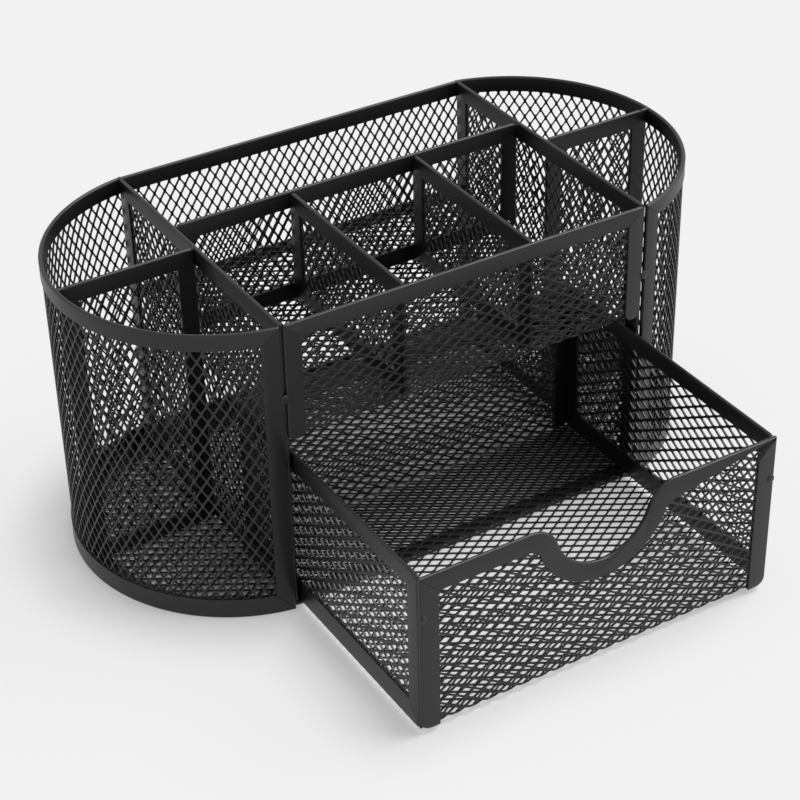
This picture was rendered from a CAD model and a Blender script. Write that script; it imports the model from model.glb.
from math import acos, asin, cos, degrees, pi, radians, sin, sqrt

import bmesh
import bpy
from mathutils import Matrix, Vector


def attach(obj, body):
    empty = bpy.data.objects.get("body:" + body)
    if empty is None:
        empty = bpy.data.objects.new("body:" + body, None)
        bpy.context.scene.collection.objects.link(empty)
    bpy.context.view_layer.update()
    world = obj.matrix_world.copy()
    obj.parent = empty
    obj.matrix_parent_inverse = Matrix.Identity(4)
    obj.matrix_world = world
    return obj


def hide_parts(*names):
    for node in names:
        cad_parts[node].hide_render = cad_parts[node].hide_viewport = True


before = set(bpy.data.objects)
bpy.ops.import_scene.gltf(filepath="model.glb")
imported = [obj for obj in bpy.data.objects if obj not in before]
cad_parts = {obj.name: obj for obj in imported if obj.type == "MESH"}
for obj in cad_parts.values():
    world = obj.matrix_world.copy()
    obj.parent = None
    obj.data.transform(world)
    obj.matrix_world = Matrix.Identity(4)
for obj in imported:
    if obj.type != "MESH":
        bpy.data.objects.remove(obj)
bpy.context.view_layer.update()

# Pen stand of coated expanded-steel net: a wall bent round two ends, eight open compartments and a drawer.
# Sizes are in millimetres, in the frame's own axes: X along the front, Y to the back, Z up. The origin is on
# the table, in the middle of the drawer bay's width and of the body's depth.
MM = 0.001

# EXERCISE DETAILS
Print all the data exactly.

# FULL ANSWER
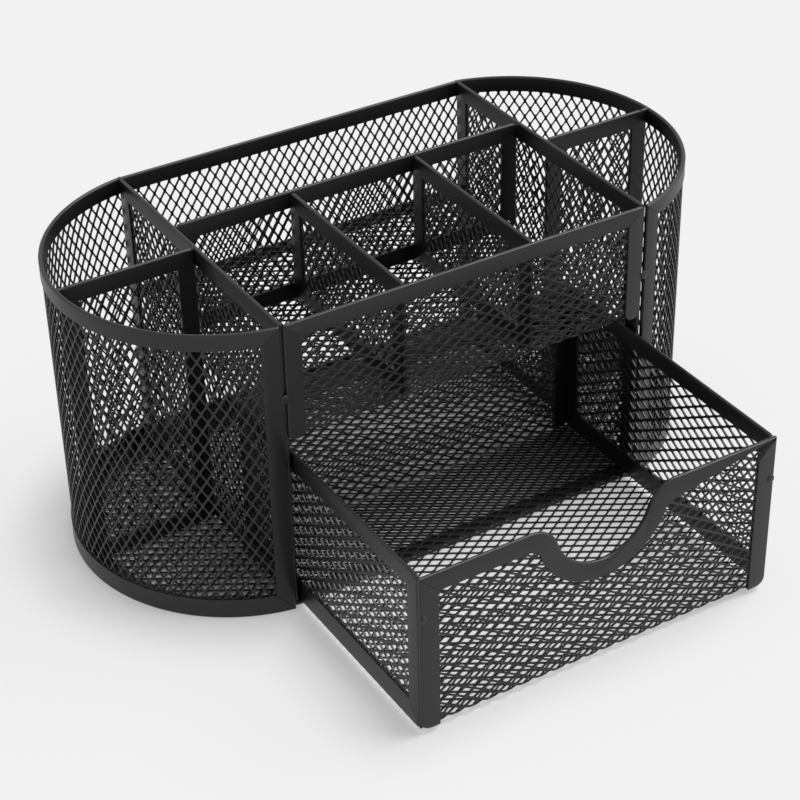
This picture was rendered from a CAD model and a Blender script. Write that script; it imports the model from model.glb.
from math import acos, asin, cos, degrees, pi, radians, sin, sqrt

import bmesh
import bpy
from mathutils import Matrix, Vector


def attach(obj, body):
    empty = bpy.data.objects.get("body:" + body)
    if empty is None:
        empty = bpy.data.objects.new("body:" + body, None)
        bpy.context.scene.collection.objects.link(empty)
    bpy.context.view_layer.update()
    world = obj.matrix_world.copy()
    obj.parent = empty
    obj.matrix_parent_inverse = Matrix.Identity(4)
    obj.matrix_world = world
    return obj


def hide_parts(*names):
    for node in names:
        cad_parts[node].hide_render = cad_parts[node].hide_viewport = True


before = set(bpy.data.objects)
bpy.ops.import_scene.gltf(filepath="model.glb")
imported = [obj for obj in bpy.data.objects if obj not in before]
cad_parts = {obj.name: obj for obj in imported if obj.type == "MESH"}
for obj in cad_parts.values():
    world = obj.matrix_world.copy()
    obj.parent = None
    obj.data.transform(world)
    obj.matrix_world = Matrix.Identity(4)
for obj in imported:
    if obj.type != "MESH":
        bpy.data.objects.remove(obj)
bpy.context.view_layer.update()

# Pen stand of coated expanded-steel net: a wall bent round two ends, eight open compartments and a drawer.
# Sizes are in millimetres, in the frame's own axes: X along the front, Y to the back, Z up. The origin is on
# the table, in the middle of the drawer bay's width and of the body's depth.
MM = 0.001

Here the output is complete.